Focus is massively shifting now, I repeatedly learned, to sensor deployment in the very deep sea: we have too little data about what is going down there, I mean really deep down there. It's dawning on scientists that the deep sea has far more influence on the weather than the conventional models so far have articulated.
So, in best scientific methodology, a correction - and partially: replacement - of used models and theories is in order. States that are netto profiteers from the global wealth redistribution campaign that bases on the ecologist worst case dogma used at the UN, will try to prevent this. Netto payers of it will try to use the needed theoretic corrections as an argument to do less. The UN and IPCC will, as usual, turn it all into a total mess. Careers are at risk, reputations are in danger, patterns of money flowing threaten to change - danger, alarm, red alert!!!
antikristuseke
09-10-13, 02:35 AM
Guess it's not as simple as we've been led to believe:
http://i.dailymail.co.uk/i/pix/2013/09/08/article-2415191-1BAEE1D0000005DC-503_640x366.jpg
http://www.dailymail.co.uk/news/article-2415191/Global-cooling-Arctic-ice-caps-grows-60-global-warming-predictions.html
And that tells us nothing about the VOLUME of sea ice, only the surface area...
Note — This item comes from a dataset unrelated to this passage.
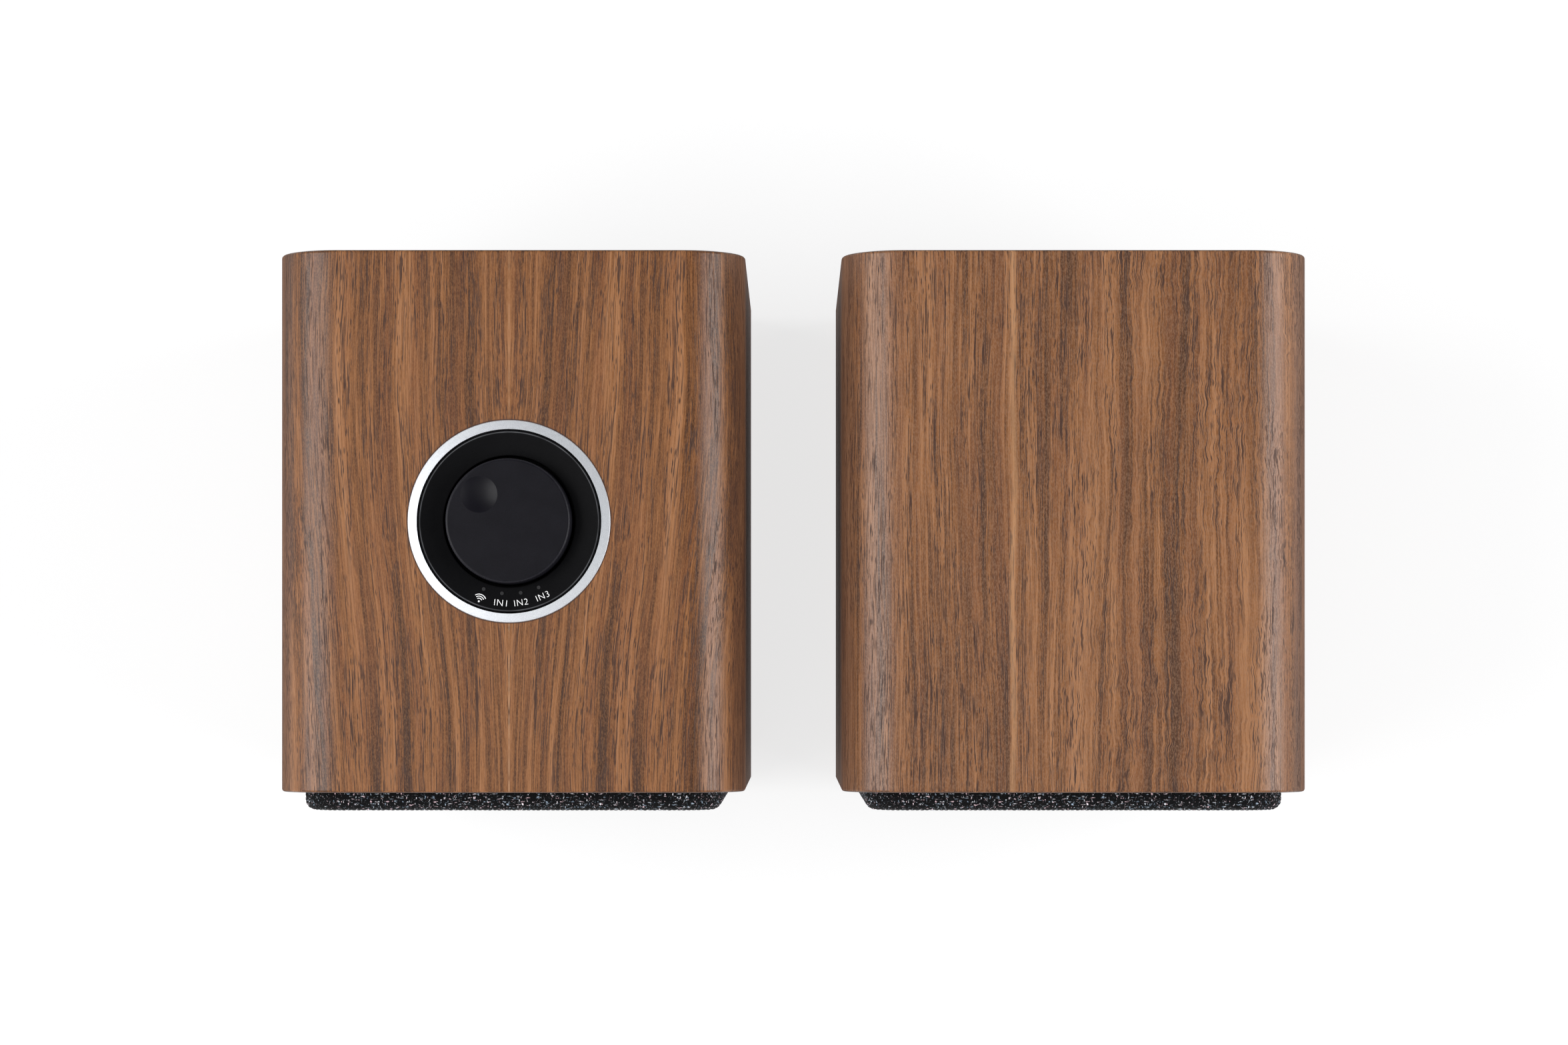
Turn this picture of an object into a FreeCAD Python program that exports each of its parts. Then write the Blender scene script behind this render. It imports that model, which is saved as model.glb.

And that tells us nothing about the VOLUME of sea ice, only the surface area...
And that has nothing to do with the claims that the arctic would be ice free by this summer.
Tribesman
09-10-13, 10:18 AM
And that has nothing to do with the claims that the arctic would be ice free by this summer.
Its the Daily Fail, always check the actual source.:rotfl2:
Possibly the reason you are on the backfoot is because that was not claimed.:yep:
If you change a word and add a word you get the actual claim from 2007, but when you do that there is no story.:know:
So Rose will have to go back to his nonsense from last year where he claimed sea ice levels was an irrelevant measure because they didn't fit his agenda.:yeah:
http://www.safety4sea.com/images/media/test/Nortrhern_Sea_Route.gif
The Yong Sheng arrived in Rotterdam from China a few days ago, via the Arctic sea.